The purpose of the non-core holdings is to enable us to benefit from the volatility of asset prices. It enables us to buy weakness and sell strength without the constant worry that we have not bought at the exact bottom of the trading range or sold at the exact top. It enables us to trade almost without emotion which, we believe, is the only way to consistently make money in the market.
Well, we’re back after a week away in Cornwall UK. We have kept in touch with the gold price whilst we were away and see that we haven’t been missing much!
We suppose that the current lack of volatility makes sense. The price chasers that bought in to gold in the $1,900s probably sold out in the $1,700 – $1,800 area and are currently sitting out on the sidelines waiting to see what happens. Those of us that bought at much lower levels (and operate a buy weakness, sell strength mechanism) have already invested what we want to at this price level and will not be trading until price changes significantly.

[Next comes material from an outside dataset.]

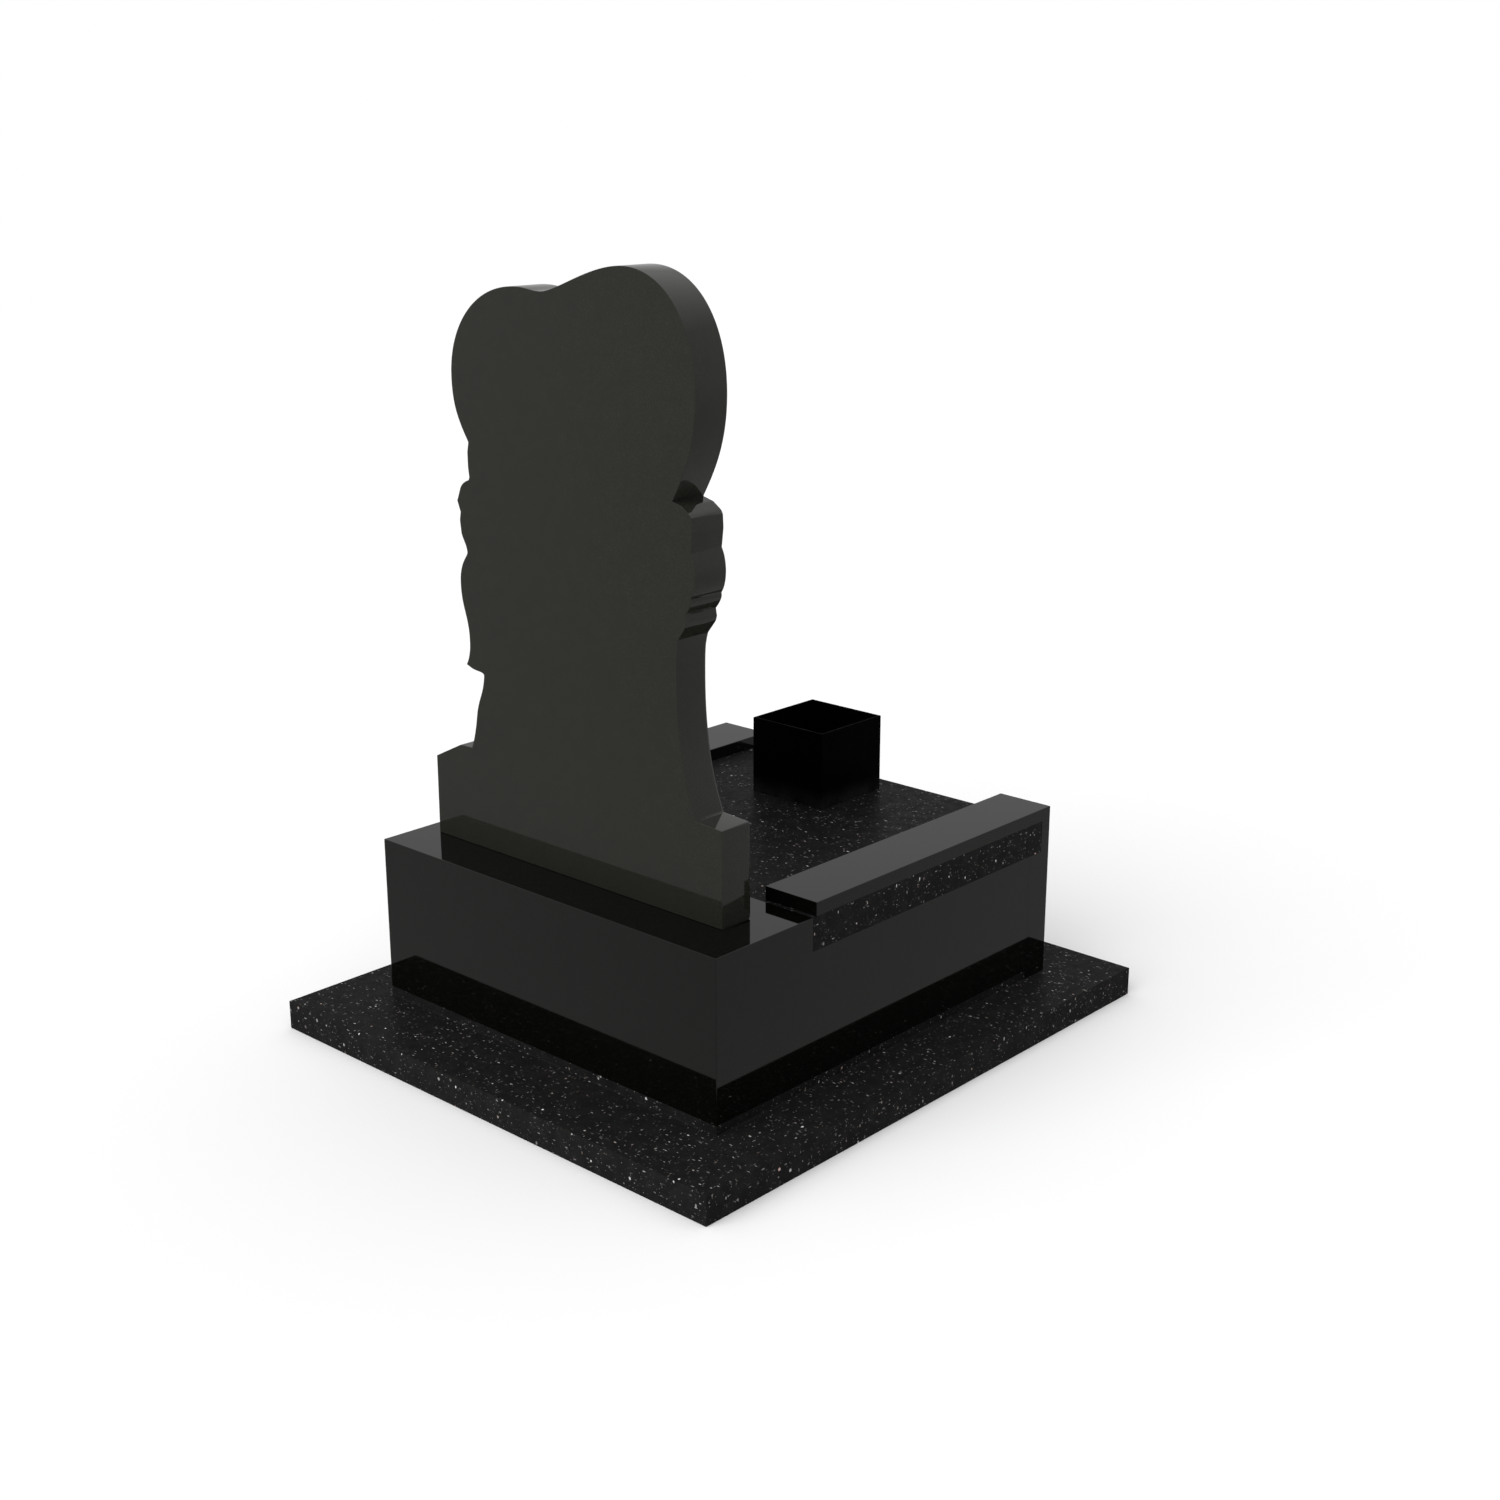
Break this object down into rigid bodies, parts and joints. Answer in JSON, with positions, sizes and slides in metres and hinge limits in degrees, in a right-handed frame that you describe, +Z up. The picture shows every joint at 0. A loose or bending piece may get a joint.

We still feel that our favourite gold stocks are significantly on sale and so are continuing to accumulate at these levels.
Gold is currently at just under $1,612, and we at barbarous relic are watching and waiting.
We are currently taking a bit of a summer break so posting will be erratic for the next week.
Gold is at $1,617 this evening. We are beginning to wonder if we should tighten our buy/sell increments somewhat as gold seems to be stuck in a very tight range. We are currently working with a $50 increment (i.e. what we buy at $1,580 we sell at $1,630) but this isn’t working at the moment.
We remember, however, that this is a marathon and not a sprint and as this gold bull progresses we feel that we will be increasing this increment to the hundreds of dollars rather than decreasing it. We watch and wait.